§ SHORT PROBLEM:
For the material that follows, return exactly the lines from the one with "bpy.context.scene.collection.objects.link(empty)" through the one with "return low, high", both ends included.

§ RECORDS FOR THIS TASK:
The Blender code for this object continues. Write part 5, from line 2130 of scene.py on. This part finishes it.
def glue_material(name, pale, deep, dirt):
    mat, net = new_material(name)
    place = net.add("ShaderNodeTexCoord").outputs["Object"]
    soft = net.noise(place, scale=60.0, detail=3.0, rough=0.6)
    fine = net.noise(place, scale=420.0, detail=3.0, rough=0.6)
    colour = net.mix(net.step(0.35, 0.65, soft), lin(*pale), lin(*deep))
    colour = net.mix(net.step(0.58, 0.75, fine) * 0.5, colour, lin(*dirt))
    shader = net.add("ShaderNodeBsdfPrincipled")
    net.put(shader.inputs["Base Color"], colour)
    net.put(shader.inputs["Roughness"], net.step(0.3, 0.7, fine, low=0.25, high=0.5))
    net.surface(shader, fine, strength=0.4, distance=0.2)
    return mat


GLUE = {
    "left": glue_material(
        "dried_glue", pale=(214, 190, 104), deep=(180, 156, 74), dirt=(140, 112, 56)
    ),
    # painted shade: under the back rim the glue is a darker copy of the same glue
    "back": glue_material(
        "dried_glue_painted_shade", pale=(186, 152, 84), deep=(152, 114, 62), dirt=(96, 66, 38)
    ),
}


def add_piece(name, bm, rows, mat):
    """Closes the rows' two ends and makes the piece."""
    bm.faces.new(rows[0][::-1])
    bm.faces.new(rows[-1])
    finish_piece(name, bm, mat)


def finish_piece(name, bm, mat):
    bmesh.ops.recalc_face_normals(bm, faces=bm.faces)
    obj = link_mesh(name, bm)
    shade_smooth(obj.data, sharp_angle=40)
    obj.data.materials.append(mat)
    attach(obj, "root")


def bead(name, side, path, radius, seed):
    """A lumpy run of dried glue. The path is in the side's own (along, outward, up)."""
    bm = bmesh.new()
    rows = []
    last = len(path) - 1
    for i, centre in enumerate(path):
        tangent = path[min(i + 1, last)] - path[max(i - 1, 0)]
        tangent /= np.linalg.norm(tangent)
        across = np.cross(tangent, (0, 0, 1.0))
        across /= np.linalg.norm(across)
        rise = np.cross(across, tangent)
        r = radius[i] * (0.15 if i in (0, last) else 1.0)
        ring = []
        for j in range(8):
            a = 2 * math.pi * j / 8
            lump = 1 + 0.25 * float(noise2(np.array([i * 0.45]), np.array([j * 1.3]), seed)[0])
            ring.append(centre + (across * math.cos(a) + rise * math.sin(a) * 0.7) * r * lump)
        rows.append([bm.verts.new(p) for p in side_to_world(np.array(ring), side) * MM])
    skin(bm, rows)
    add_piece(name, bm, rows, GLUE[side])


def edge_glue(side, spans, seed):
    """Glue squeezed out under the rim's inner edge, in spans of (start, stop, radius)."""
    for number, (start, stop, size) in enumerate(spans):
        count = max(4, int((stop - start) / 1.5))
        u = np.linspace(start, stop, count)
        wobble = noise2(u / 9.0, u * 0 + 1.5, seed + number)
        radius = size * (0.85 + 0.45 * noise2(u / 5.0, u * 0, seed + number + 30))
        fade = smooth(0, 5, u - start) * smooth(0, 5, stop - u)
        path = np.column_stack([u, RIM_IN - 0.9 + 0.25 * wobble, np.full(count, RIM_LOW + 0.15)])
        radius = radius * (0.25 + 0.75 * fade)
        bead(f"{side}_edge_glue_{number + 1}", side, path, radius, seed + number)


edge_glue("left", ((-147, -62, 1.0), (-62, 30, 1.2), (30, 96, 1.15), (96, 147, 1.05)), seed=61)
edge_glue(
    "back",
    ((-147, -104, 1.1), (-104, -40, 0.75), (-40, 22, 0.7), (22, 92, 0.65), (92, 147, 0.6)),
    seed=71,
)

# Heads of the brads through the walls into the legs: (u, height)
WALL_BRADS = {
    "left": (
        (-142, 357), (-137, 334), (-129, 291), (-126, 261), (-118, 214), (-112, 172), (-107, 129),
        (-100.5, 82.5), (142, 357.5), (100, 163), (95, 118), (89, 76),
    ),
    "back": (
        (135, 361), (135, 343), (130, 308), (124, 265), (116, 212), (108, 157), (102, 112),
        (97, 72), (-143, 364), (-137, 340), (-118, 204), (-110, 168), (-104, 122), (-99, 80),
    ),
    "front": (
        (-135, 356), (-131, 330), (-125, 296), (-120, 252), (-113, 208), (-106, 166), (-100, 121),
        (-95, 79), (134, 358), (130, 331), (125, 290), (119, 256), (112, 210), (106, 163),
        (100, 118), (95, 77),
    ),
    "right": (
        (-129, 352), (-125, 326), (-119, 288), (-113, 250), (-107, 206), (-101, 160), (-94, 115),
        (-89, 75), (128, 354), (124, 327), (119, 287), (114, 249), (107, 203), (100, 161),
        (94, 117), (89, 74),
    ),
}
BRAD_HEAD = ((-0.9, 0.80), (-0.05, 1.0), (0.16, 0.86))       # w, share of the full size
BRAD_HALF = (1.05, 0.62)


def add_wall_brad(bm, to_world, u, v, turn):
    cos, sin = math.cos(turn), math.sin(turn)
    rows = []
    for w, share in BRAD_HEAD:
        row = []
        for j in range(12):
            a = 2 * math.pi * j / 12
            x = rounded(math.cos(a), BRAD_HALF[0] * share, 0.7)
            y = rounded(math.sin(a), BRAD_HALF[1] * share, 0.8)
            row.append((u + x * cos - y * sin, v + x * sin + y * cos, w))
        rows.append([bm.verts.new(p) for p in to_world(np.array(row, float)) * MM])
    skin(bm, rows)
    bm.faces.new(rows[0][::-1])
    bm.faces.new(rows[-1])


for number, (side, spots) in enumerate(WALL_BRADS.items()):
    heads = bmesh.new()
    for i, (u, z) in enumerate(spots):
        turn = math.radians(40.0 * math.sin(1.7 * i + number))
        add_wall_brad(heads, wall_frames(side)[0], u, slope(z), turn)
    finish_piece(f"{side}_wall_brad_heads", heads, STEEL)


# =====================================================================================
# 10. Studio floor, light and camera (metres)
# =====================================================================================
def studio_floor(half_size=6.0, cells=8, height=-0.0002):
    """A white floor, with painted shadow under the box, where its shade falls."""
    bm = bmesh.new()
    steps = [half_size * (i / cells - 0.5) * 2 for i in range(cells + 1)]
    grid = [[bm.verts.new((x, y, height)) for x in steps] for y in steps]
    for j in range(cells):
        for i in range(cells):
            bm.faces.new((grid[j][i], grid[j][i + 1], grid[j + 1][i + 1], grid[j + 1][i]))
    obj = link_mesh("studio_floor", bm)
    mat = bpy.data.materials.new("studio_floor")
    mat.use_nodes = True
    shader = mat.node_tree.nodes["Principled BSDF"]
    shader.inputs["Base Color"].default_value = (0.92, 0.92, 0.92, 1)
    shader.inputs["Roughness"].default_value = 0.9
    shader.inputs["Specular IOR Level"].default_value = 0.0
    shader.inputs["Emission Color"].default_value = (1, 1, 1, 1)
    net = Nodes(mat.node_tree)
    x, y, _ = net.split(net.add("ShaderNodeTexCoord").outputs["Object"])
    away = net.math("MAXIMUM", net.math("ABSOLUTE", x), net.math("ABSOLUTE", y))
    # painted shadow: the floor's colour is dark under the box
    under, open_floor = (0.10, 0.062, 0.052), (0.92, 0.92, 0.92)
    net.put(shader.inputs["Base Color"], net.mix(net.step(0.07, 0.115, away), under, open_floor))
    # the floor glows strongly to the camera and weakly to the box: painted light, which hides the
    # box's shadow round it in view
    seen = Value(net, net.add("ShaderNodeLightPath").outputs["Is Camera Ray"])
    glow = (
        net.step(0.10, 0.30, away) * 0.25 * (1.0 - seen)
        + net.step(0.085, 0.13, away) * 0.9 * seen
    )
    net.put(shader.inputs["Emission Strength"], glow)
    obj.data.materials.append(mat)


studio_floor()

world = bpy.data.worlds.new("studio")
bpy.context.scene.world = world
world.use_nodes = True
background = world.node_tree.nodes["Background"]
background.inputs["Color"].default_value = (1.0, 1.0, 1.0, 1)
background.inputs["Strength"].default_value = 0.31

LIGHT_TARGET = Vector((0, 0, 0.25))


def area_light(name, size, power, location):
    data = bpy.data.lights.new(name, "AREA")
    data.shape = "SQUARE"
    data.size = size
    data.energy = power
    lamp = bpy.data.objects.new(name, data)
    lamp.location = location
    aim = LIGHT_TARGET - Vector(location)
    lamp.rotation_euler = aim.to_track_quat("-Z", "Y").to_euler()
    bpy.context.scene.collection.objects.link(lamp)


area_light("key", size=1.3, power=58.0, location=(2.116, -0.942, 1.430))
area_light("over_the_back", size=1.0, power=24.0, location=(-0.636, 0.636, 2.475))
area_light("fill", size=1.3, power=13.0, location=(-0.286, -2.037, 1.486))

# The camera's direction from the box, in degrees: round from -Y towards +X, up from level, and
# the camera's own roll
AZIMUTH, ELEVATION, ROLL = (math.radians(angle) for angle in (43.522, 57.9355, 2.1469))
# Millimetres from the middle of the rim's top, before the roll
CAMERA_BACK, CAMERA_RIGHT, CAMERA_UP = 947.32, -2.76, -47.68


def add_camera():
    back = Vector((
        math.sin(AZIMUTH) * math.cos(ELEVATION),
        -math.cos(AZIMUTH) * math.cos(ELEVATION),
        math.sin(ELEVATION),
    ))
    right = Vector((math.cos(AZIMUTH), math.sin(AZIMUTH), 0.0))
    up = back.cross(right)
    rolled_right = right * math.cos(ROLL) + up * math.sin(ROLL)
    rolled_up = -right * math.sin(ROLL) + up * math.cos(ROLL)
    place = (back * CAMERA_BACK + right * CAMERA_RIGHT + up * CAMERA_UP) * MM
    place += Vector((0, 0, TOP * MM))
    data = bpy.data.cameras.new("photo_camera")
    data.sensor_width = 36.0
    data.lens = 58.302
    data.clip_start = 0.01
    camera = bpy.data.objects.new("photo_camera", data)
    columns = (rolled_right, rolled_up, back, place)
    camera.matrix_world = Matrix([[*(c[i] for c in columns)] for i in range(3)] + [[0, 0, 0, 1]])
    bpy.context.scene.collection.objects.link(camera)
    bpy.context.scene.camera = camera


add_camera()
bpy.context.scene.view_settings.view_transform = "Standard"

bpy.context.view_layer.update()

---

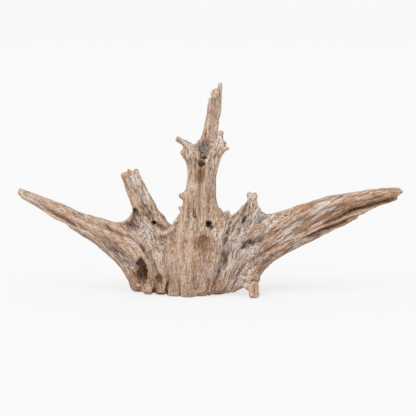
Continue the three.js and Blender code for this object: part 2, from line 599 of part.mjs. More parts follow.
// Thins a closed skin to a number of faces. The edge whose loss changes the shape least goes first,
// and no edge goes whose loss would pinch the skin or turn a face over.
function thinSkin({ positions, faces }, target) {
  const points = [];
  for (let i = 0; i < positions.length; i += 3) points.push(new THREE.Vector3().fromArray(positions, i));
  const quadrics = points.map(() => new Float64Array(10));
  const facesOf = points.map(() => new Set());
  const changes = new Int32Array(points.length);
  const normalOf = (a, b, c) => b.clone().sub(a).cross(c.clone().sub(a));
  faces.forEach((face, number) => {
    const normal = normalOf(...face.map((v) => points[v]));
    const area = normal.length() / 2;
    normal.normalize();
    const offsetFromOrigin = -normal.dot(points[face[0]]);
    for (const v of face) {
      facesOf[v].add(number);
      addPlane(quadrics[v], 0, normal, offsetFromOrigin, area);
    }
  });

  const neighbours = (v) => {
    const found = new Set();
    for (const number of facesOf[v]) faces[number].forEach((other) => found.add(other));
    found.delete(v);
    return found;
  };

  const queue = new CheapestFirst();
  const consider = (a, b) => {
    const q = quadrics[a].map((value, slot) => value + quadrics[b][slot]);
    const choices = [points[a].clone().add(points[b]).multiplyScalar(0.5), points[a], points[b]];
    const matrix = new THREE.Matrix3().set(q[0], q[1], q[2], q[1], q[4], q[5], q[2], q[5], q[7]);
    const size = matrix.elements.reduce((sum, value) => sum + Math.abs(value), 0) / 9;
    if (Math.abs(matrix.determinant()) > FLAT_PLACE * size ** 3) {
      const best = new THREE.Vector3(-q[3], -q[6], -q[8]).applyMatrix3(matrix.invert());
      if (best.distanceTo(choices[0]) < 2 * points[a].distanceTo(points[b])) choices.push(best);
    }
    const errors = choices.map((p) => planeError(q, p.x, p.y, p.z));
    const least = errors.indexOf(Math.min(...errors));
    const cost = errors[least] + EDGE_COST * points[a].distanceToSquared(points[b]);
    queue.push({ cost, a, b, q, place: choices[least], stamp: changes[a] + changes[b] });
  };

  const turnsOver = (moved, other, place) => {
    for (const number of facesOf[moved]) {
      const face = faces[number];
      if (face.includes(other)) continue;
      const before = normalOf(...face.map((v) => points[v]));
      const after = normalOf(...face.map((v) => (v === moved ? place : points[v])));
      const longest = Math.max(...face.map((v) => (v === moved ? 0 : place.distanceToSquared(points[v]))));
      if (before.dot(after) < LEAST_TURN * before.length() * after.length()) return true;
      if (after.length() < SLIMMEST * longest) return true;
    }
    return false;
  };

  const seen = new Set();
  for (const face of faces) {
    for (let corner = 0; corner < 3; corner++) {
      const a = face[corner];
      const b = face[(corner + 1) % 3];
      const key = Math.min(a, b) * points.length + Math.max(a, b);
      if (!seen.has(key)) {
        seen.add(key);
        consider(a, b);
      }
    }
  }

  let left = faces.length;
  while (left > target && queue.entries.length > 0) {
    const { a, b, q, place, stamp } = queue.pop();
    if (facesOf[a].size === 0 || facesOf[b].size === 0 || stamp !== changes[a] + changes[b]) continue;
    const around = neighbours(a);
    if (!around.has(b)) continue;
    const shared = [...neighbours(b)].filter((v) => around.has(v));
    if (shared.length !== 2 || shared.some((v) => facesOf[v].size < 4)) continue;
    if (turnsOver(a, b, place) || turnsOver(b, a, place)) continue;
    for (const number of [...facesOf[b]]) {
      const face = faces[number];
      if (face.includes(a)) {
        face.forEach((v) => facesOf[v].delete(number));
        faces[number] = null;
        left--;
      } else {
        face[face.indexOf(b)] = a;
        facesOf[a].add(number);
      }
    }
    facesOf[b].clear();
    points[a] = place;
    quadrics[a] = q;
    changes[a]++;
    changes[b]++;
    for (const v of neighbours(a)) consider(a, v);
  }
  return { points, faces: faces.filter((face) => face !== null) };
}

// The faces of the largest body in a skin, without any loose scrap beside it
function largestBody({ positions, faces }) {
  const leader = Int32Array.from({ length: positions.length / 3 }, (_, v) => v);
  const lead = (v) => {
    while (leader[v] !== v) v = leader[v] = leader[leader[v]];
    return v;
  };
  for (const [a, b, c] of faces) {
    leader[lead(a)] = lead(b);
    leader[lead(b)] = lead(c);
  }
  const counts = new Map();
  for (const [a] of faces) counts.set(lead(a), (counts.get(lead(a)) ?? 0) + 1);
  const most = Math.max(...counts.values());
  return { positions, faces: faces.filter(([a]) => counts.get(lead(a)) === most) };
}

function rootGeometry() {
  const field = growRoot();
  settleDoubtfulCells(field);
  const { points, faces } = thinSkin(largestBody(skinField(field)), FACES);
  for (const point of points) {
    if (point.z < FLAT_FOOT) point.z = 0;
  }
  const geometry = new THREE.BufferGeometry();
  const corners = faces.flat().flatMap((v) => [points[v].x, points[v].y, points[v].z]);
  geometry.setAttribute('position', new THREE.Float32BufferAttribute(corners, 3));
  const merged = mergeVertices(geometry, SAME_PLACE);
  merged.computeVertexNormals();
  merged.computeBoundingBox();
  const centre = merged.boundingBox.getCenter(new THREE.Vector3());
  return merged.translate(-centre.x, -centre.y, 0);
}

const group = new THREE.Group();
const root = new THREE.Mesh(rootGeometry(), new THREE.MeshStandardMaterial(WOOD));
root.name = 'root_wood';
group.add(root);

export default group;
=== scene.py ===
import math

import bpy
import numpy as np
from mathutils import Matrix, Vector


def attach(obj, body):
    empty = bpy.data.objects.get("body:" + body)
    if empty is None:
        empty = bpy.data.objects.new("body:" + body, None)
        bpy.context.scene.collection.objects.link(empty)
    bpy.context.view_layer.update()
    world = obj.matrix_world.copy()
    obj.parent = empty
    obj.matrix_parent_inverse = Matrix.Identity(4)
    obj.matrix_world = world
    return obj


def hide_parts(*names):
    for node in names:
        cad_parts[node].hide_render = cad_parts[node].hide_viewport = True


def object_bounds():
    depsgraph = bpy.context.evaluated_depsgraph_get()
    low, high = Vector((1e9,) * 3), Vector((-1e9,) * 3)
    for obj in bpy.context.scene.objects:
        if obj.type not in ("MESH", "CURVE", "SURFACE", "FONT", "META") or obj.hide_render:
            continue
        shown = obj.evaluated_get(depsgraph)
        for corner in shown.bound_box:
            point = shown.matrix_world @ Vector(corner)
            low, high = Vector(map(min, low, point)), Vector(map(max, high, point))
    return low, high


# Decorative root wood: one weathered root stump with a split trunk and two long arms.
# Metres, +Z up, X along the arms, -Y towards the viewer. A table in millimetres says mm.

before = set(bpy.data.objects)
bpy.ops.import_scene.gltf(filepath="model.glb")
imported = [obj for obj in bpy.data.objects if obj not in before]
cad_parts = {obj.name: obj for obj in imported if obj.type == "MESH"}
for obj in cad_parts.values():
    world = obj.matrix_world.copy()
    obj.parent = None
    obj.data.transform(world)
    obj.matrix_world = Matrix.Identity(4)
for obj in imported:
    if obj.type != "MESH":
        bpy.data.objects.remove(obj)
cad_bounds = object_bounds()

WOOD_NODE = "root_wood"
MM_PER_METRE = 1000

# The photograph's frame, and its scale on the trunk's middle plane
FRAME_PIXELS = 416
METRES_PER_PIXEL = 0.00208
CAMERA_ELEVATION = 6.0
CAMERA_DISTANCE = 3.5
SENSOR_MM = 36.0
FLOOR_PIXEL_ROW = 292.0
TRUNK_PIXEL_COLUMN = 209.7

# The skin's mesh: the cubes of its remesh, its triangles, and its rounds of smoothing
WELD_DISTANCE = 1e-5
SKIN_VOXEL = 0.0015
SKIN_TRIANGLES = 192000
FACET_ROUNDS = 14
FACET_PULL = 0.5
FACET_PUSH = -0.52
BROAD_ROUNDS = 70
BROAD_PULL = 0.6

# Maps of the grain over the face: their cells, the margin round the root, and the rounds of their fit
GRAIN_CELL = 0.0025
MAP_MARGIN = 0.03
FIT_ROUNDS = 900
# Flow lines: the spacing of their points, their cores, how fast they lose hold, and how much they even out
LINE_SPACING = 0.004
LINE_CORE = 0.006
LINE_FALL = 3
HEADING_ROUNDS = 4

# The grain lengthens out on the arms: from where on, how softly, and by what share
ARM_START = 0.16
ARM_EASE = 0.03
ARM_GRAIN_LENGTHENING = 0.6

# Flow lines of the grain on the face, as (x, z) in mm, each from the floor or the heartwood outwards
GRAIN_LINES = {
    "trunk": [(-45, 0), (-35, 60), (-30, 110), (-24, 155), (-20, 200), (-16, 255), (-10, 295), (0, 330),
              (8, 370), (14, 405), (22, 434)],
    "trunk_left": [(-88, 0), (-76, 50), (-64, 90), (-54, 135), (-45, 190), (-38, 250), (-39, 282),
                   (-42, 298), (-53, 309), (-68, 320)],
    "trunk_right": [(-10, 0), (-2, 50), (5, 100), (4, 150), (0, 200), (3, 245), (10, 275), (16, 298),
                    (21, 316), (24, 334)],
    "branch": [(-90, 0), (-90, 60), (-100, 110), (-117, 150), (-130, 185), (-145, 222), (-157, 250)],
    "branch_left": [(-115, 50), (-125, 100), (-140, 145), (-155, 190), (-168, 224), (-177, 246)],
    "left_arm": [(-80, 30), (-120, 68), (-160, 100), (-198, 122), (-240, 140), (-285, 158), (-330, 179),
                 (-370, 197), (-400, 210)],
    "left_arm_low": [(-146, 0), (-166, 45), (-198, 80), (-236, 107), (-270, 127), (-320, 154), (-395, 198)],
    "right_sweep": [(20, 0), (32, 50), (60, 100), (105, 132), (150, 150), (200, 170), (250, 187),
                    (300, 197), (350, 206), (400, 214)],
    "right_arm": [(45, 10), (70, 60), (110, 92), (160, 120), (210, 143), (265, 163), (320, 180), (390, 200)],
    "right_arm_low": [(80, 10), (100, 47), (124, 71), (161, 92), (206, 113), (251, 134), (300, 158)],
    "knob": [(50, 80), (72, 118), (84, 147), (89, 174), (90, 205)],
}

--

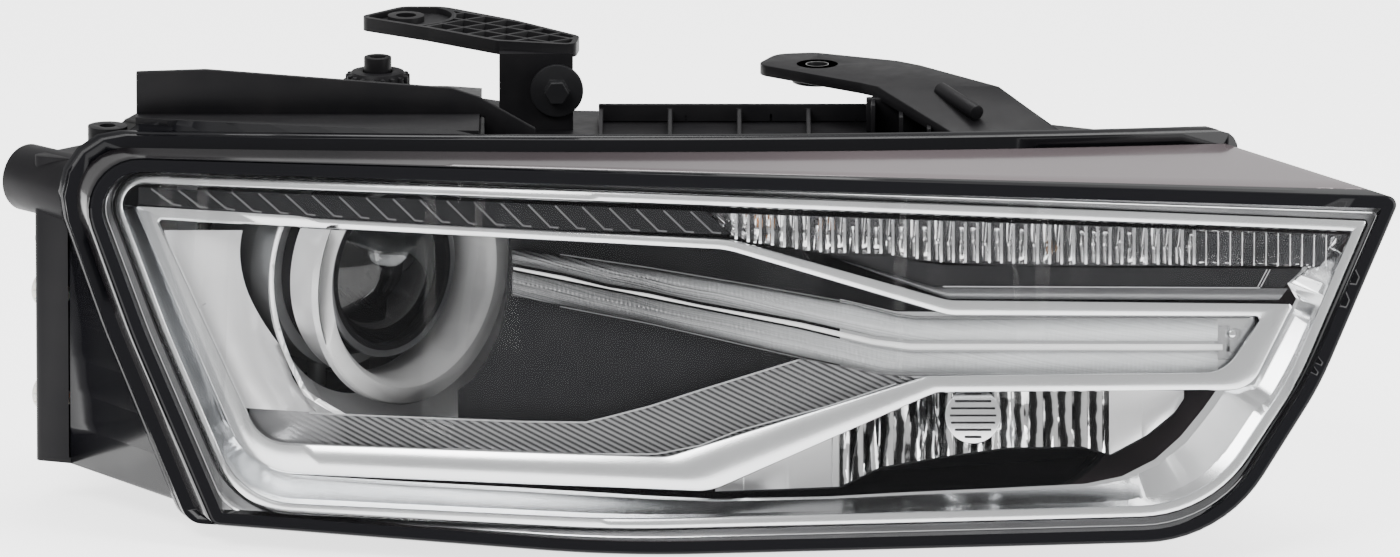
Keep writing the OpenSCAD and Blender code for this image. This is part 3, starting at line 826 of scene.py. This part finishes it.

§ RESPONSE TO THIS EXERCISE:
        bpy.context.scene.collection.objects.link(empty)
    bpy.context.view_layer.update()
    world = obj.matrix_world.copy()
    obj.parent = empty
    obj.matrix_parent_inverse = Matrix.Identity(4)
    obj.matrix_world = world
    return obj


def hide_parts(*names):
    for node in names:
        cad_parts[node].hide_render = cad_parts[node].hide_viewport = True


def object_bounds():
    depsgraph = bpy.context.evaluated_depsgraph_get()
    low, high = Vector((1e9,) * 3), Vector((-1e9,) * 3)
    for obj in bpy.context.scene.objects:
        if obj.type not in ("MESH", "CURVE", "SURFACE", "FONT", "META") or obj.hide_render:
            continue
        shown = obj.evaluated_get(depsgraph)
        for corner in shown.bound_box:
            point = shown.matrix_world @ Vector(corner)
            low, high = Vector(map(min, low, point)), Vector(map(max, high, point))
    return low, high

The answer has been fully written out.